(Records with modeling code)
[BEGIN]

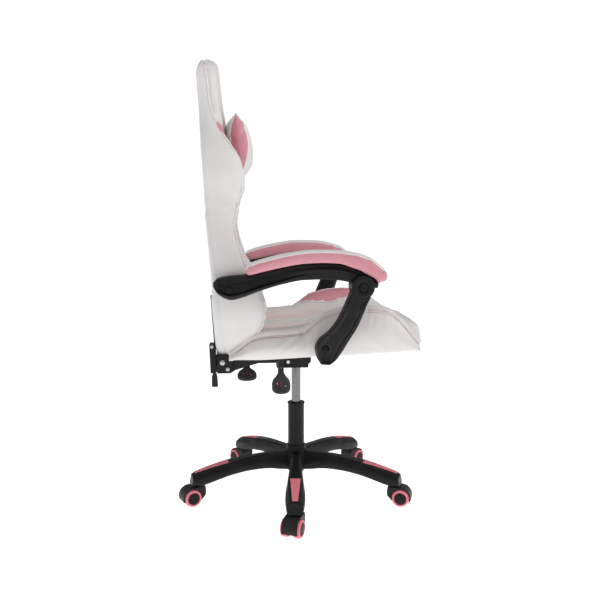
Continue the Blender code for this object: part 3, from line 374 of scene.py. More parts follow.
def box_object(name, low, high, material):
    (x0, y0, z0), (x1, y1, z1) = low, high
    vertices = [(x, y, z) for z in (z0, z1) for x, y in ((x0, y0), (x1, y0), (x1, y1), (x0, y1))]
    faces = [(3, 2, 1, 0), (4, 5, 6, 7), (0, 1, 5, 4), (1, 2, 6, 5), (2, 3, 7, 6), (3, 0, 4, 7)]
    return face_outwards(new_object(name, vertices, faces, [material]))


def inflate(obj, cap, pinned=None):
    """Swells a padded piece by cap at most, as cloth with pressure inside; pinned(point) holds its seams."""
    rest = np.array([v.co for v in obj.data.vertices], float)
    modifier = obj.modifiers.new("cloth", "CLOTH")
    settings = modifier.settings
    settings.quality = 6
    settings.mass = 0.25
    settings.tension_stiffness = 12
    settings.compression_stiffness = 12
    settings.shear_stiffness = 6
    settings.bending_stiffness = 0.6
    settings.use_pressure = True
    settings.uniform_pressure_force = PRESSURE
    settings.effector_weights.gravity = 0.0
    if pinned is not None:
        group = obj.vertex_groups.new(name="pinned")
        held = [i for i, point in enumerate(rest) if pinned(point)]
        group.add(held, 1.0, "REPLACE")
        settings.vertex_group_mass = "pinned"
    scene = bpy.context.scene
    for number in range(1, CLOTH_FRAMES + 1):
        scene.frame_set(number)
    depsgraph = bpy.context.evaluated_depsgraph_get()
    swollen = obj.evaluated_get(depsgraph).data
    moved = np.array([v.co for v in swollen.vertices], float)
    offset = moved - rest
    far = np.linalg.norm(offset, axis=1, keepdims=True)
    offset *= np.minimum(1.0, cap / np.maximum(far, 1e-9))
    obj.modifiers.clear()
    obj.vertex_groups.clear()
    obj.data.vertices.foreach_set("co", (rest + offset).ravel())
    obj.data.update()
    scene.frame_set(1)
    return obj


# ---------------------------------------------------------------- materials

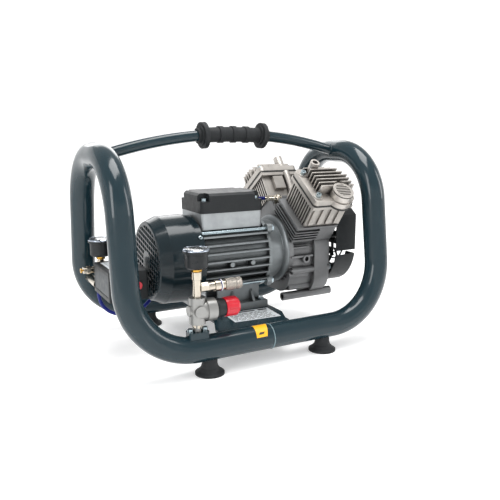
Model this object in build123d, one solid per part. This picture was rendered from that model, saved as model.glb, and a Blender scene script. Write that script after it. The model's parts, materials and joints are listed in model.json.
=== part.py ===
"""Portable two-cylinder air compressor: a tubular receiver frame that carries a direct-drive motor and pump.

Millimetres. +X runs along the length towards the pump, +Y to the back, +Z up.
The origin lies on the floor under the middle of the frame.
"""
from build123d import *
from math import cos, pi, radians, sin, sqrt, tan
import os

os.makedirs("parts", exist_ok=True)

# Receiver frame
TUBE_R = 25.0
TUBE_WALL = 2.0
LEG_X = 282.0
RAIL_Y = 169.0
ARCH_Y = 121.0
RAIL_Z = 52.0
ARCH_Z = 406.0
LOW_BEND = 127.0
TOP_BEND = 116.0

# Handle, feet and base plate
BAR_R = 11.3
BAR_TOP_Z = 445.0
BAR_DROP = 42.0
GRIP_X = 8.5
FOOT_X = 130.0
FOOT_R = 28.3
PLATE_TOP = 74.0
PLATE_T = 4.0
DRAIN_X = 45.0

# Fasteners: hexagon bolts and socket screws of one size each
BOLT_R = 3.5
HEX = 12.0
SCREW_R = 3.0
SCREW_HEAD_R = 5.5

# Motor
AXIS_Z = 192.0
HOUSING_X = (-95.0, 55.0)
BOX_FLOOR = 254.0
BOX_HALF_Y = 53.0
LID_SEAT = 312.0
FOOT_TOP = PLATE_TOP + 15.0
FOOT_BOLT_X = (-32.0, 54.0)
FOOT_BOLT_Y = 42.0
HOUSING_BORE = 62.0
HOUSING_ROOT = 70.0
FIN_R = 86.0
ROD_Y = 60.0
ROD_DZ = 57.0
COWL_X = (-190.0, -113.0)
GLAND_Z = 277.5
SHAFT_R = 10.0
BEARING_R = 23.5
BEARING_W = 14.0
BEARING_X = (-110.0, 68.0, 188.0)

# Pump
TILT = 36.0
CYL_X = 172.0
BANK_SHIFT = 12.0
TURN_X = CYL_X - BANK_SHIFT / 2
CASE_X = (108.0, 186.0)
COVER_X = (186.0, 214.0)
CASE_MID_Z = 165.5
SEAT_H = 106.0
BARREL_TOP = 168.0
PLATE_H = 4.0
HEAD_TOP = 206.0
BORE_R = 27.5
CRANK_E = 9.0
PIN_R = 10.0
ROD_LENGTH = 112.0
ROD_W = 11.0
FAN_R = 57.0
ELBOW = (122.0, 0.0, 304.0)

# Outlet group on the front rail
OUT_X = -154.0
OUT_Y = -RAIL_Y
REG_Z = 126.5
BRANCH_Z = 170.0

# Pressure switch group at the left end
SWITCH_X = (-283.0, -205.0)
SWITCH_Y = (-50.0, 62.0)
SWITCH_Z = (128.0, 188.0)
MANIFOLD_X = -276.0
MANIFOLD_Z = 140.0
RISER_X = -262.0
RISER_Y = 82.0

# Delivery hose
HOSE_D = 8.0
HOSE_ROUTE = [
    (-266, 98, 118), (-266, 98, 97), (-257, 96, 78), (-241, 92, 64.5), (-219, 86.5, 59), (-195, 81, 62),
    (-173, 77, 73), (-153, 78, 92), (-124, 94, 112), (-84, 108, 128), (-34, 113, 146), (14, 115, 172),
    (48, 112, 208), (62, 102, 244), (64, 86, 272), (70, 64, 292), (82, 40, 302), (102, 20, 303),
]

nodes = {}


def save(shape, name):
    """Write one node and keep it for the later cuts."""
    nodes[name] = shape
    export_step(shape, f"parts/{name}.step")


def cyl_x(r, x0, x1, y=0.0, z=AXIS_Z):
    return Pos((x0 + x1) / 2, y, z) * Rot(0, 90, 0) * Cylinder(r, x1 - x0)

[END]

Objective ▸ From the data above, extract every line in its exact form.

Written answer ▸
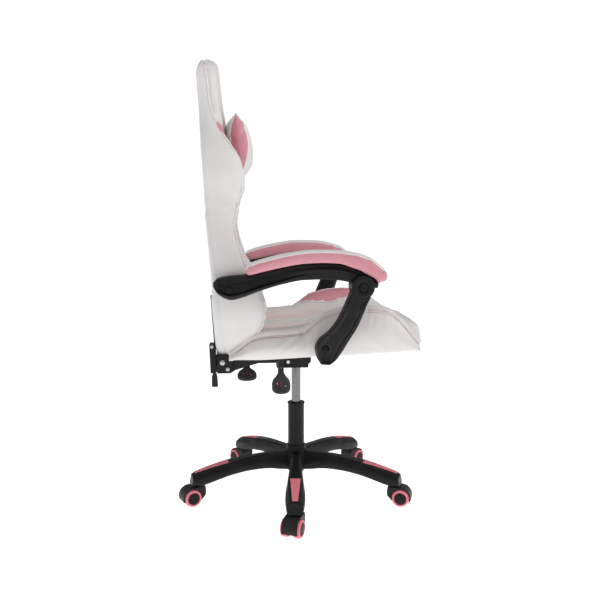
Continue the Blender code for this object: part 3, from line 374 of scene.py. More parts follow.
def box_object(name, low, high, material):
    (x0, y0, z0), (x1, y1, z1) = low, high
    vertices = [(x, y, z) for z in (z0, z1) for x, y in ((x0, y0), (x1, y0), (x1, y1), (x0, y1))]
    faces = [(3, 2, 1, 0), (4, 5, 6, 7), (0, 1, 5, 4), (1, 2, 6, 5), (2, 3, 7, 6), (3, 0, 4, 7)]
    return face_outwards(new_object(name, vertices, faces, [material]))


def inflate(obj, cap, pinned=None):
    """Swells a padded piece by cap at most, as cloth with pressure inside; pinned(point) holds its seams."""
    rest = np.array([v.co for v in obj.data.vertices], float)
    modifier = obj.modifiers.new("cloth", "CLOTH")
    settings = modifier.settings
    settings.quality = 6
    settings.mass = 0.25
    settings.tension_stiffness = 12
    settings.compression_stiffness = 12
    settings.shear_stiffness = 6
    settings.bending_stiffness = 0.6
    settings.use_pressure = True
    settings.uniform_pressure_force = PRESSURE
    settings.effector_weights.gravity = 0.0
    if pinned is not None:
        group = obj.vertex_groups.new(name="pinned")
        held = [i for i, point in enumerate(rest) if pinned(point)]
        group.add(held, 1.0, "REPLACE")
        settings.vertex_group_mass = "pinned"
    scene = bpy.context.scene
    for number in range(1, CLOTH_FRAMES + 1):
        scene.frame_set(number)
    depsgraph = bpy.context.evaluated_depsgraph_get()
    swollen = obj.evaluated_get(depsgraph).data
    moved = np.array([v.co for v in swollen.vertices], float)
    offset = moved - rest
    far = np.linalg.norm(offset, axis=1, keepdims=True)
    offset *= np.minimum(1.0, cap / np.maximum(far, 1e-9))
    obj.modifiers.clear()
    obj.vertex_groups.clear()
    obj.data.vertices.foreach_set("co", (rest + offset).ravel())
    obj.data.update()
    scene.frame_set(1)
    return obj


# ---------------------------------------------------------------- materials

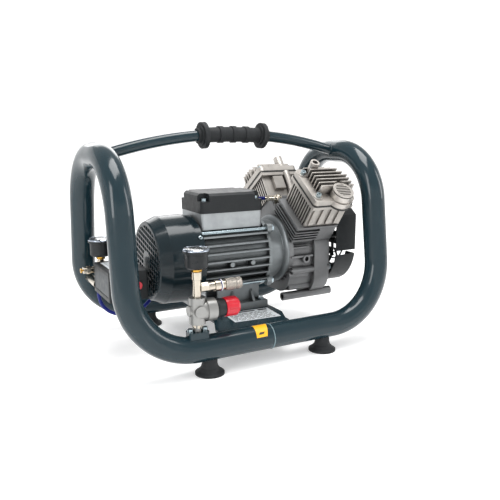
Model this object in build123d, one solid per part. This picture was rendered from that model, saved as model.glb, and a Blender scene script. Write that script after it. The model's parts, materials and joints are listed in model.json.
=== part.py ===
"""Portable two-cylinder air compressor: a tubular receiver frame that carries a direct-drive motor and pump.

Millimetres. +X runs along the length towards the pump, +Y to the back, +Z up.
The origin lies on the floor under the middle of the frame.
"""
from build123d import *
from math import cos, pi, radians, sin, sqrt, tan
import os

os.makedirs("parts", exist_ok=True)

# Receiver frame
TUBE_R = 25.0
TUBE_WALL = 2.0
LEG_X = 282.0
RAIL_Y = 169.0
ARCH_Y = 121.0
RAIL_Z = 52.0
ARCH_Z = 406.0
LOW_BEND = 127.0
TOP_BEND = 116.0

# Handle, feet and base plate
BAR_R = 11.3
BAR_TOP_Z = 445.0
BAR_DROP = 42.0
GRIP_X = 8.5
FOOT_X = 130.0
FOOT_R = 28.3
PLATE_TOP = 74.0
PLATE_T = 4.0
DRAIN_X = 45.0

# Fasteners: hexagon bolts and socket screws of one size each
BOLT_R = 3.5
HEX = 12.0
SCREW_R = 3.0
SCREW_HEAD_R = 5.5

# Motor
AXIS_Z = 192.0
HOUSING_X = (-95.0, 55.0)
BOX_FLOOR = 254.0
BOX_HALF_Y = 53.0
LID_SEAT = 312.0
FOOT_TOP = PLATE_TOP + 15.0
FOOT_BOLT_X = (-32.0, 54.0)
FOOT_BOLT_Y = 42.0
HOUSING_BORE = 62.0
HOUSING_ROOT = 70.0
FIN_R = 86.0
ROD_Y = 60.0
ROD_DZ = 57.0
COWL_X = (-190.0, -113.0)
GLAND_Z = 277.5
SHAFT_R = 10.0
BEARING_R = 23.5
BEARING_W = 14.0
BEARING_X = (-110.0, 68.0, 188.0)

# Pump
TILT = 36.0
CYL_X = 172.0
BANK_SHIFT = 12.0
TURN_X = CYL_X - BANK_SHIFT / 2
CASE_X = (108.0, 186.0)
COVER_X = (186.0, 214.0)
CASE_MID_Z = 165.5
SEAT_H = 106.0
BARREL_TOP = 168.0
PLATE_H = 4.0
HEAD_TOP = 206.0
BORE_R = 27.5
CRANK_E = 9.0
PIN_R = 10.0
ROD_LENGTH = 112.0
ROD_W = 11.0
FAN_R = 57.0
ELBOW = (122.0, 0.0, 304.0)

# Outlet group on the front rail
OUT_X = -154.0
OUT_Y = -RAIL_Y
REG_Z = 126.5
BRANCH_Z = 170.0

# Pressure switch group at the left end
SWITCH_X = (-283.0, -205.0)
SWITCH_Y = (-50.0, 62.0)
SWITCH_Z = (128.0, 188.0)
MANIFOLD_X = -276.0
MANIFOLD_Z = 140.0
RISER_X = -262.0
RISER_Y = 82.0

# Delivery hose
HOSE_D = 8.0
HOSE_ROUTE = [
    (-266, 98, 118), (-266, 98, 97), (-257, 96, 78), (-241, 92, 64.5), (-219, 86.5, 59), (-195, 81, 62),
    (-173, 77, 73), (-153, 78, 92), (-124, 94, 112), (-84, 108, 128), (-34, 113, 146), (14, 115, 172),
    (48, 112, 208), (62, 102, 244), (64, 86, 272), (70, 64, 292), (82, 40, 302), (102, 20, 303),
]

nodes = {}


def save(shape, name):
    """Write one node and keep it for the later cuts."""
    nodes[name] = shape
    export_step(shape, f"parts/{name}.step")


def cyl_x(r, x0, x1, y=0.0, z=AXIS_Z):
    return Pos((x0 + x1) / 2, y, z) * Rot(0, 90, 0) * Cylinder(r, x1 - x0)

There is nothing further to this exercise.